Print each line exactly as it is given.
-- START --
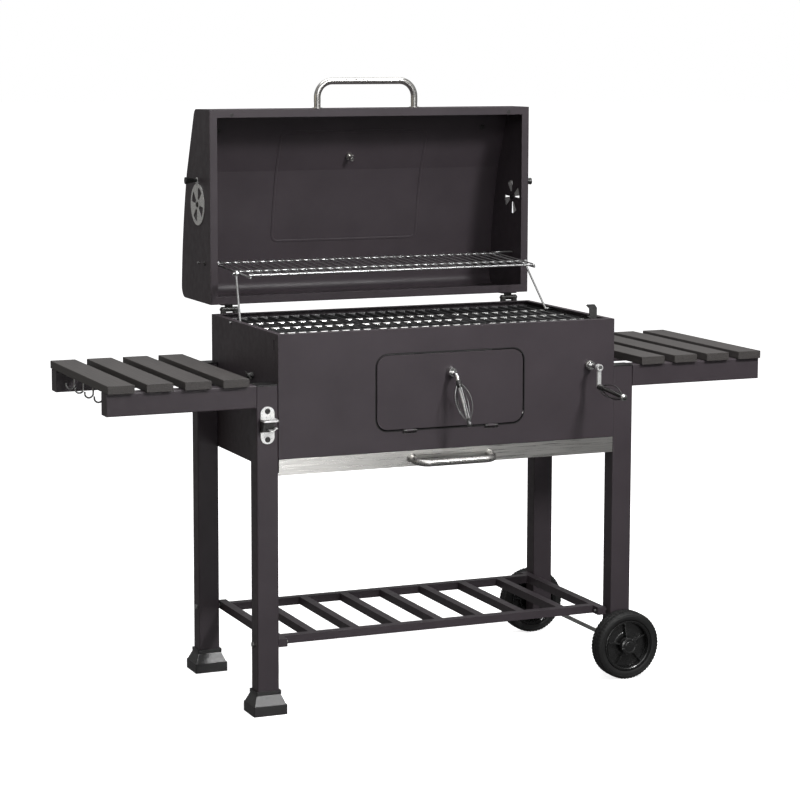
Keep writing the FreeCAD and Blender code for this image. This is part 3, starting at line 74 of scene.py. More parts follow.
def studio():
    """A pale room: white behind the grill, dim from below, with a hard key from the front right."""
    world = bpy.data.worlds.new("studio")
    world.use_nodes = True
    bpy.context.scene.world = world
    tree = world.node_tree
    sky = tree.nodes["Background"]
    sky.inputs["Color"].default_value = (1, 1, 1, 1)
    place = tree.nodes.new("ShaderNodeTexCoord")
    split = tree.nodes.new("ShaderNodeSeparateXYZ")
    ramp = tree.nodes.new("ShaderNodeMapRange")
    ramp.inputs["From Min"].default_value = -0.3
    ramp.inputs["From Max"].default_value = 0.7
    ramp.inputs["To Min"].default_value = ROOM_BELOW
    ramp.inputs["To Max"].default_value = ROOM_ABOVE
    rays = tree.nodes.new("ShaderNodeLightPath")
    seen = tree.nodes.new("ShaderNodeMix")
    seen.inputs["B"].default_value = 1.0
    tree.links.new(place.outputs["Generated"], split.inputs[0])
    tree.links.new(split.outputs["Z"], ramp.inputs["Value"])
    tree.links.new(rays.outputs["Is Camera Ray"], seen.inputs["Factor"])
    tree.links.new(ramp.outputs["Result"], seen.inputs["A"])
    tree.links.new(seen.outputs["Result"], sky.inputs["Strength"])
    soft_light("key", (0.95, -2.6, 2.75), (0.0, -0.1, 0.8), (0.42, 0.42), 75)
    soft_light("overhead", (0.1, 0.5, 4.0), (0, 0, 0.8), (3.2, 2.2), 90)
    soft_light("front_wash", (-0.9, -4.6, 2.2), (0, 0, 0.7), (2.4, 1.8), 26)
    soft_light("strip_card", (0.45, -3.3, 0.06), (-0.4, -0.25, 0.55), (0.7, 0.5), 7)
    soft_light("brow", (-0.2, -1.3, 1.9), (0, -0.25, 0.8), (1.2, 0.3), 6)
    soft_light("left_card", (-3.6, 0.4, 1.3), (0, 0, 0.8), (1.8, 1.4), 5, (1.0, 0.86, 0.55))


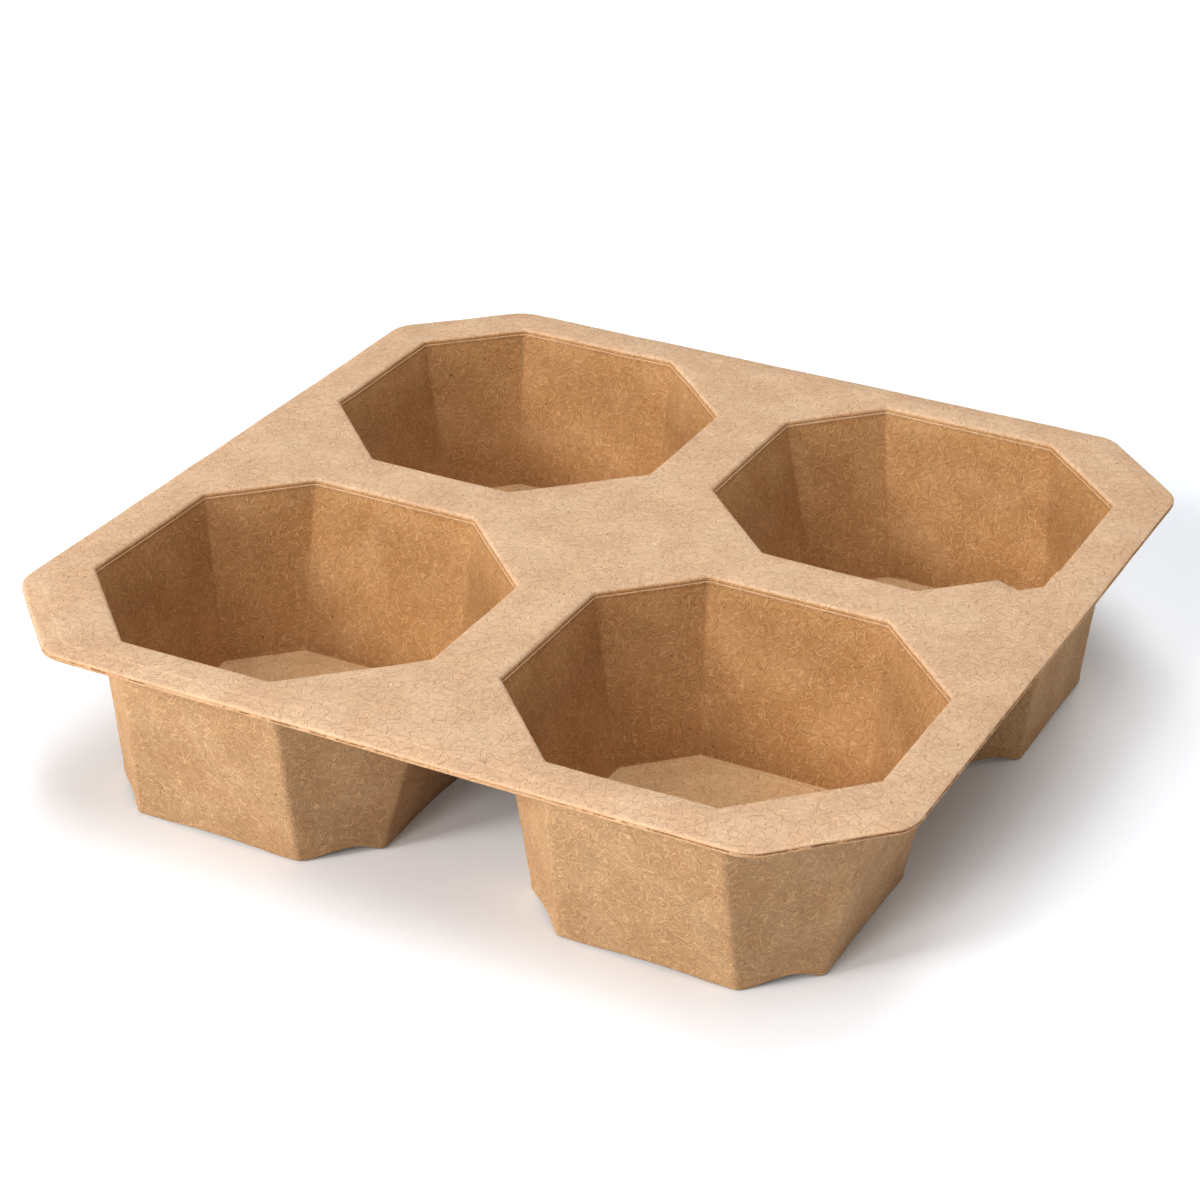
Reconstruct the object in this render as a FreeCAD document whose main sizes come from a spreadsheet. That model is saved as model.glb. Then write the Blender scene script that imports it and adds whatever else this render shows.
-- END --
- Exercise result:
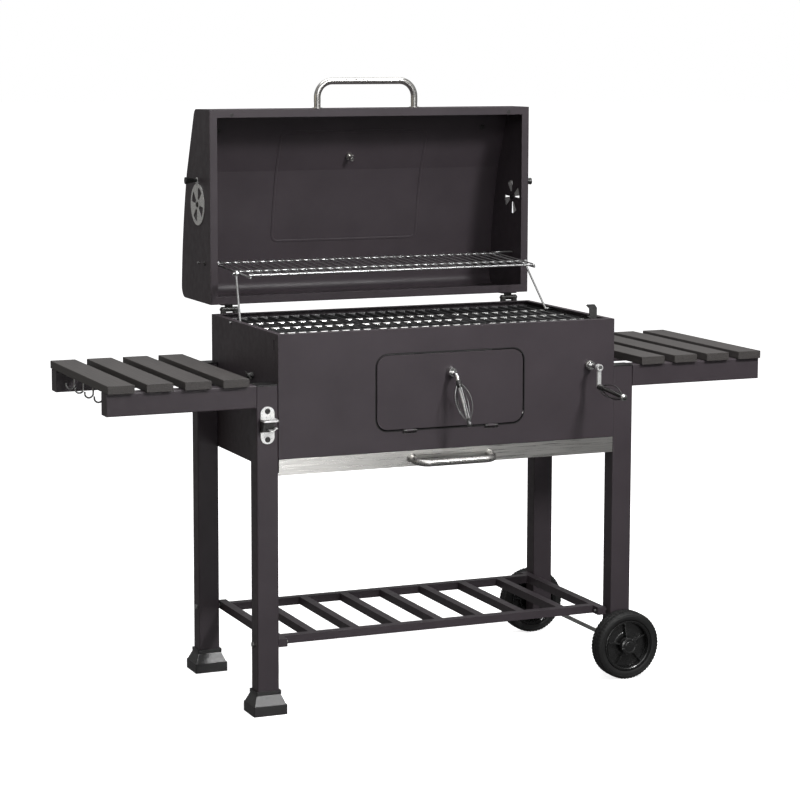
Keep writing the FreeCAD and Blender code for this image. This is part 3, starting at line 74 of scene.py. More parts follow.
def studio():
    """A pale room: white behind the grill, dim from below, with a hard key from the front right."""
    world = bpy.data.worlds.new("studio")
    world.use_nodes = True
    bpy.context.scene.world = world
    tree = world.node_tree
    sky = tree.nodes["Background"]
    sky.inputs["Color"].default_value = (1, 1, 1, 1)
    place = tree.nodes.new("ShaderNodeTexCoord")
    split = tree.nodes.new("ShaderNodeSeparateXYZ")
    ramp = tree.nodes.new("ShaderNodeMapRange")
    ramp.inputs["From Min"].default_value = -0.3
    ramp.inputs["From Max"].default_value = 0.7
    ramp.inputs["To Min"].default_value = ROOM_BELOW
    ramp.inputs["To Max"].default_value = ROOM_ABOVE
    rays = tree.nodes.new("ShaderNodeLightPath")
    seen = tree.nodes.new("ShaderNodeMix")
    seen.inputs["B"].default_value = 1.0
    tree.links.new(place.outputs["Generated"], split.inputs[0])
    tree.links.new(split.outputs["Z"], ramp.inputs["Value"])
    tree.links.new(rays.outputs["Is Camera Ray"], seen.inputs["Factor"])
    tree.links.new(ramp.outputs["Result"], seen.inputs["A"])
    tree.links.new(seen.outputs["Result"], sky.inputs["Strength"])
    soft_light("key", (0.95, -2.6, 2.75), (0.0, -0.1, 0.8), (0.42, 0.42), 75)
    soft_light("overhead", (0.1, 0.5, 4.0), (0, 0, 0.8), (3.2, 2.2), 90)
    soft_light("front_wash", (-0.9, -4.6, 2.2), (0, 0, 0.7), (2.4, 1.8), 26)
    soft_light("strip_card", (0.45, -3.3, 0.06), (-0.4, -0.25, 0.55), (0.7, 0.5), 7)
    soft_light("brow", (-0.2, -1.3, 1.9), (0, -0.25, 0.8), (1.2, 0.3), 6)
    soft_light("left_card", (-3.6, 0.4, 1.3), (0, 0, 0.8), (1.8, 1.4), 5, (1.0, 0.86, 0.55))


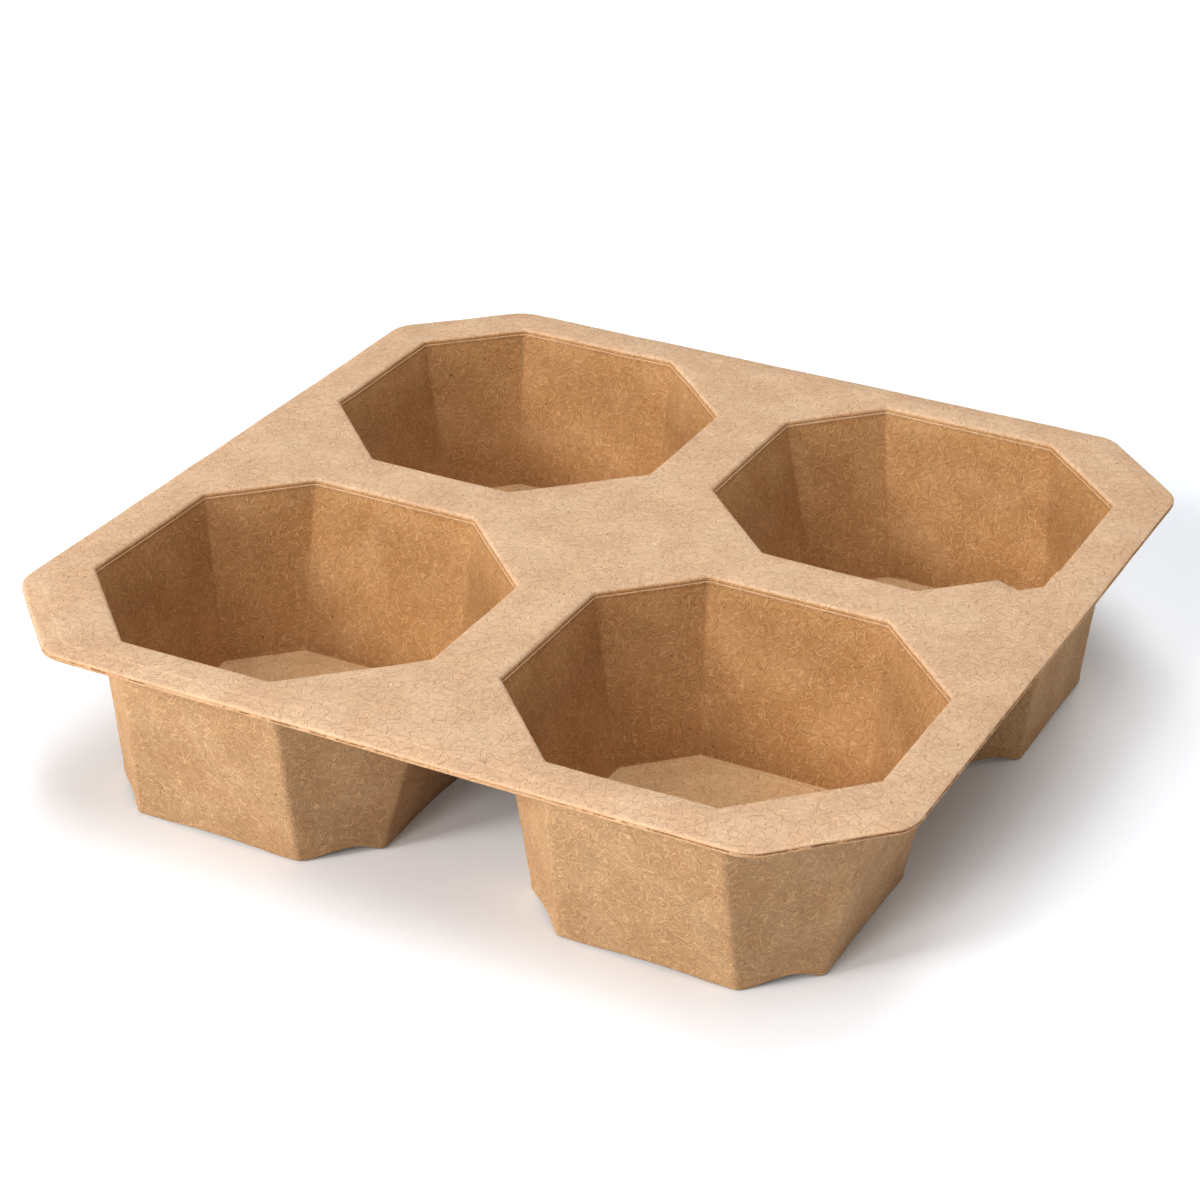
Reconstruct the object in this render as a FreeCAD document whose main sizes come from a spreadsheet. That model is saved as model.glb. Then write the Blender scene script that imports it and adds whatever else this render shows.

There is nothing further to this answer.